_EXERCISE REQUIREMENTS_. Hand back each line, unchanged, from the top down to the line where "brim, in millimetres." sits.

━━ DATA SECTION

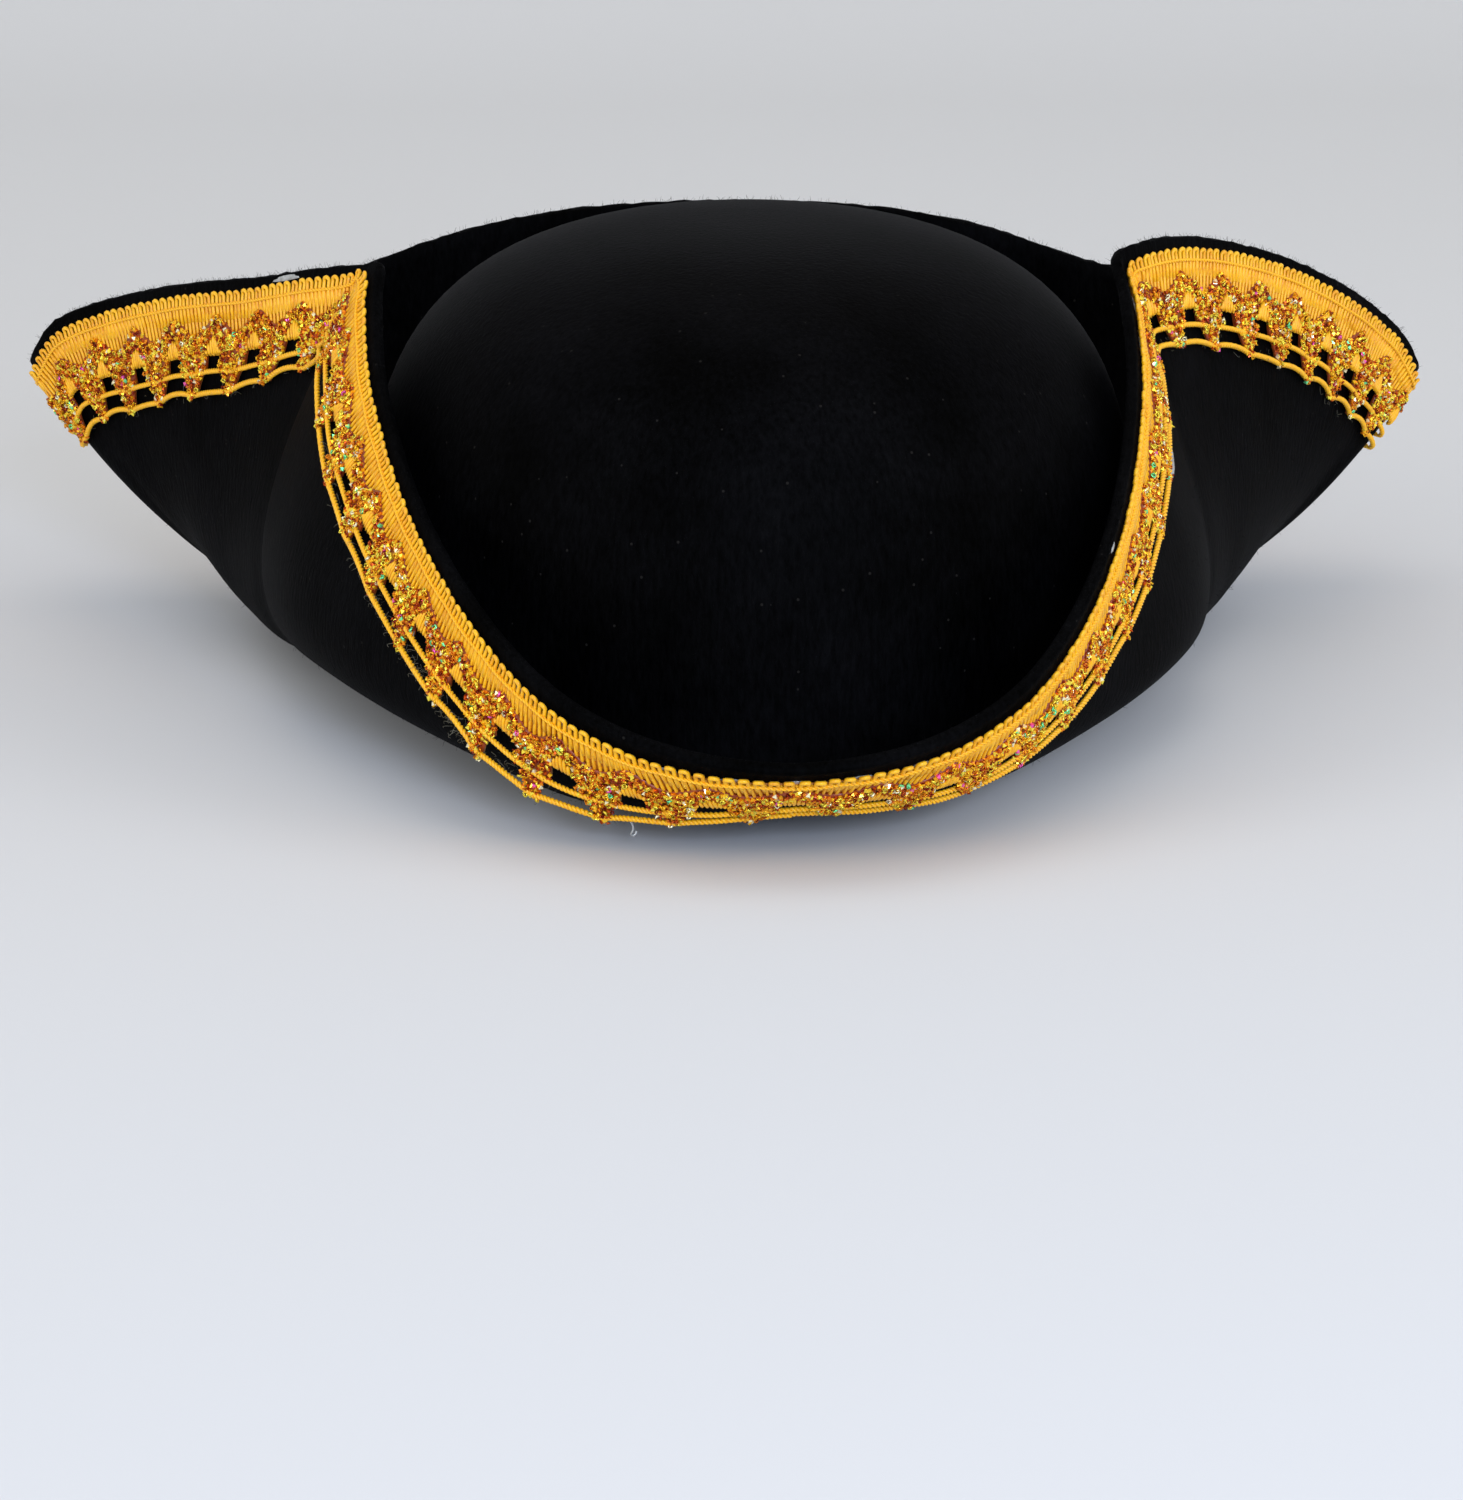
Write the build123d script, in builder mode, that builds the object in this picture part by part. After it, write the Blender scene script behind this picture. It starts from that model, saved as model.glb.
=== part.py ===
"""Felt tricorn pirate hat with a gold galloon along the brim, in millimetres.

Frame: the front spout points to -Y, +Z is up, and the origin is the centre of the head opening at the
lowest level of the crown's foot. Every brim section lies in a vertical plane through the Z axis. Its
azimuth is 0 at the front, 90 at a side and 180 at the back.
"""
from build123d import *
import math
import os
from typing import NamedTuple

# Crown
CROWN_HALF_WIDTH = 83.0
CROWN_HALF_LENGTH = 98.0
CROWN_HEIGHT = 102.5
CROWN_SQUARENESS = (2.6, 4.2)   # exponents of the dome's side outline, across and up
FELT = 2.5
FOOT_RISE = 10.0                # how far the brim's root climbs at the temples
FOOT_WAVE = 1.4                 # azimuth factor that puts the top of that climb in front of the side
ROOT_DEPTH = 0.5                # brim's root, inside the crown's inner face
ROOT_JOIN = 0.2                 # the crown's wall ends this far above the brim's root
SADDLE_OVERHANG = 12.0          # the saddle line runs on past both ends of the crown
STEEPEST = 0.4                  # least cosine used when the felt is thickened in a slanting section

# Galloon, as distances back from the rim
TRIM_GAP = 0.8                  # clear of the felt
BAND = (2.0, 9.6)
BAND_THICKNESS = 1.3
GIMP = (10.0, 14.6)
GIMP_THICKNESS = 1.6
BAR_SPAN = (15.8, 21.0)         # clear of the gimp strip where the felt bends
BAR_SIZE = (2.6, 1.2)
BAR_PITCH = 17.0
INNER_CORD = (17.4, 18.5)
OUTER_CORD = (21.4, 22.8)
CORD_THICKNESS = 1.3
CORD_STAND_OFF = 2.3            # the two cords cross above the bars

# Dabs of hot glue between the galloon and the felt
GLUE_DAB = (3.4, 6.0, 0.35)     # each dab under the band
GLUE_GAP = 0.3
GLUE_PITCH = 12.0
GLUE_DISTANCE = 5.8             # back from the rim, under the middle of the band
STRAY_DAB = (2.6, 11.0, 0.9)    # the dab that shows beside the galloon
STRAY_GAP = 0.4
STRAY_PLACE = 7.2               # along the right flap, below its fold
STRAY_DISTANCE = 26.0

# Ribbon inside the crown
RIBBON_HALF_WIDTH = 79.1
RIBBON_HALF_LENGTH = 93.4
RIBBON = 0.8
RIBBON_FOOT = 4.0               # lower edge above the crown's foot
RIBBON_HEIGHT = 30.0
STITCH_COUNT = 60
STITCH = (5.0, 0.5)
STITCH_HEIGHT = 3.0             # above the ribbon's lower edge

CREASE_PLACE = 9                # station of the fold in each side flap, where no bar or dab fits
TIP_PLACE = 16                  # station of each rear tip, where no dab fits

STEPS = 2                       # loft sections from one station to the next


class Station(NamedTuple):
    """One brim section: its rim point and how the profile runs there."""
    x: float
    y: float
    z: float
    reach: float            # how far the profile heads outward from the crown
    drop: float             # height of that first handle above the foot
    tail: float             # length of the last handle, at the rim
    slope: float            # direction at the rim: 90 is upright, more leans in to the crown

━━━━

_CORRECT ANSWER_.
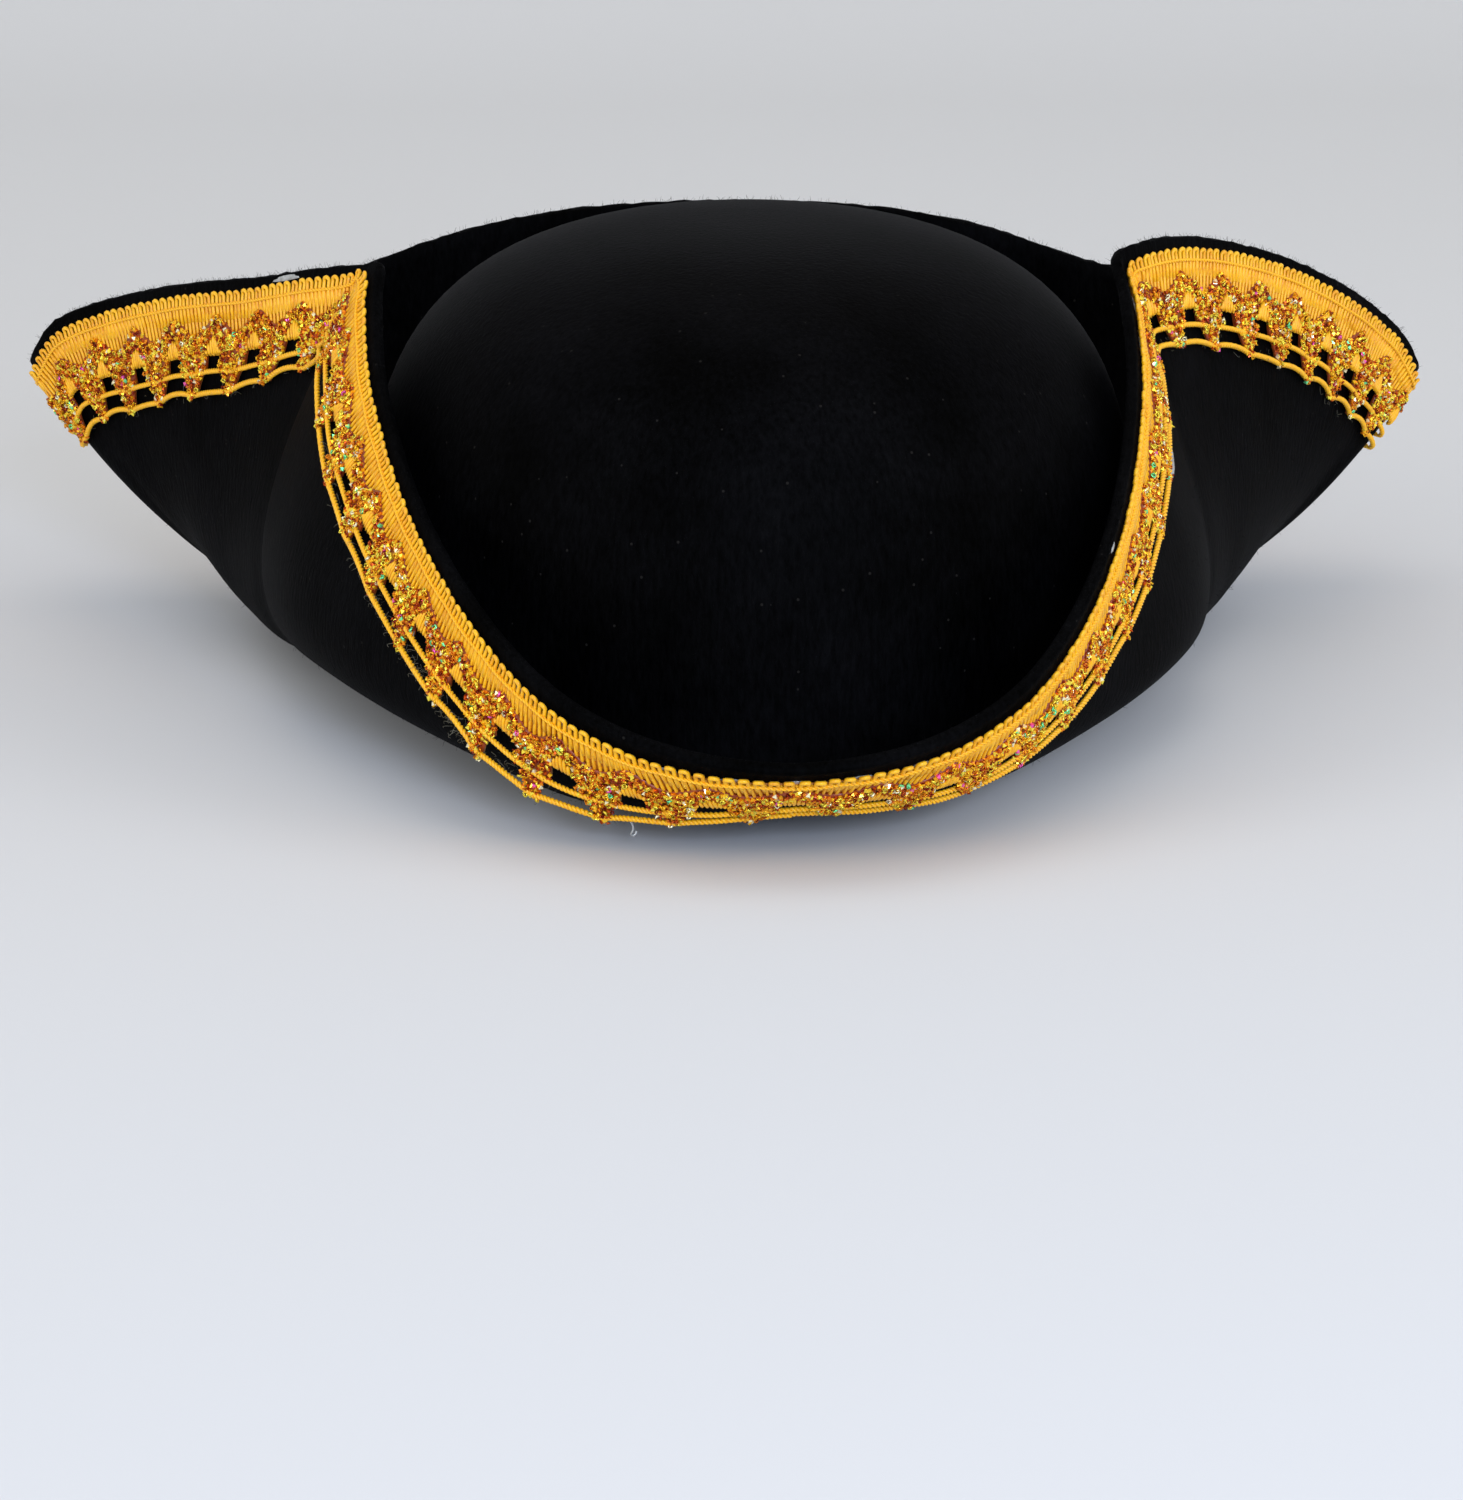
Write the build123d script, in builder mode, that builds the object in this picture part by part. After it, write the Blender scene script behind this picture. It starts from that model, saved as model.glb.
=== part.py ===
"""Felt tricorn pirate hat with a gold galloon along the brim, in millimetres.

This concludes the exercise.